Response from the Muslim League
- The idea of a single union was thwarted by the Muslim League. The League under Jinnah wanted a seperate territory i.e., Pakistan but the Cripps proposals had no mention of them.
- The Muslim League also did not support the formation of the Constituent Assembly as proposed by the Cripps Mission. It even resisted the formulation of the new Constitution that would be framed after the Constituent Assembly comes into existence.
- The Muslim League also opposed the procedure stated by the British to join the Union or withdraw from it as they did not conform to their demands.

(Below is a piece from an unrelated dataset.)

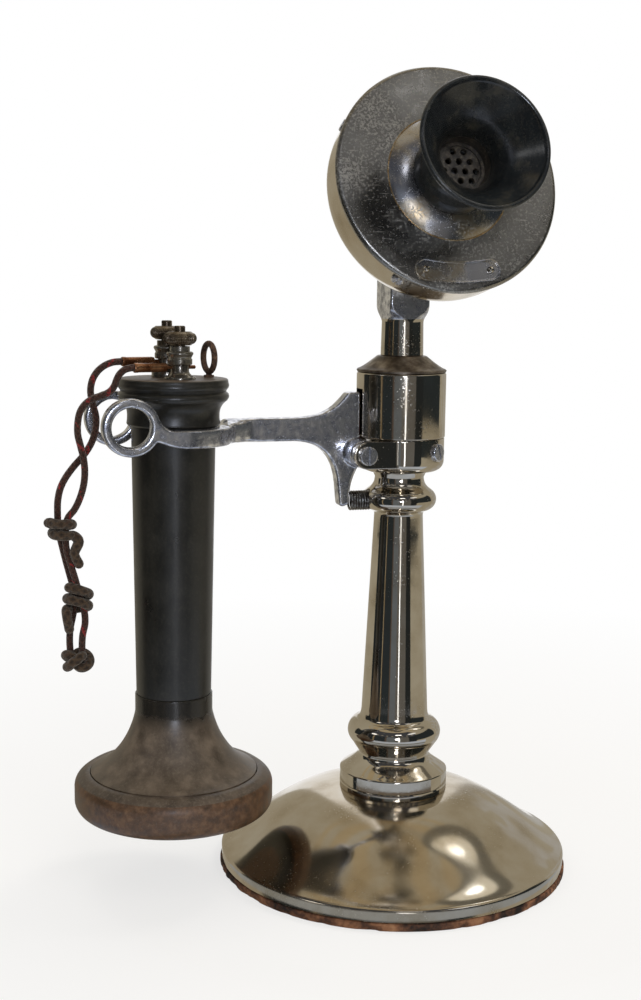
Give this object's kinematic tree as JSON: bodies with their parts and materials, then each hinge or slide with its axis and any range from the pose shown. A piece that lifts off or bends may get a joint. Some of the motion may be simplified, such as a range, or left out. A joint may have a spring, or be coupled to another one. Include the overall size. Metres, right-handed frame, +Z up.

Aftermath of the failure of Cripps Mission
After the Cripps Mission failed, Sir Richard Cripps returned to India. The nationalist leader, Mahatma Gandhi saw this as an opportunity to facilitate British from voluntarily withdrawing from India. As a result, the Quit India Movement was called upon that protested for India’s full-fledged Independence against the British dominion.
The repeated attempts to grant India dominion status ended in failure. Indians valued their independence and would not accept anything less. They desired self-government and struggled for the same reason. Being a part of World War II was not something Indians aimed for. India was a British colony, not the United Kingdom. In fact, India was nothing but India.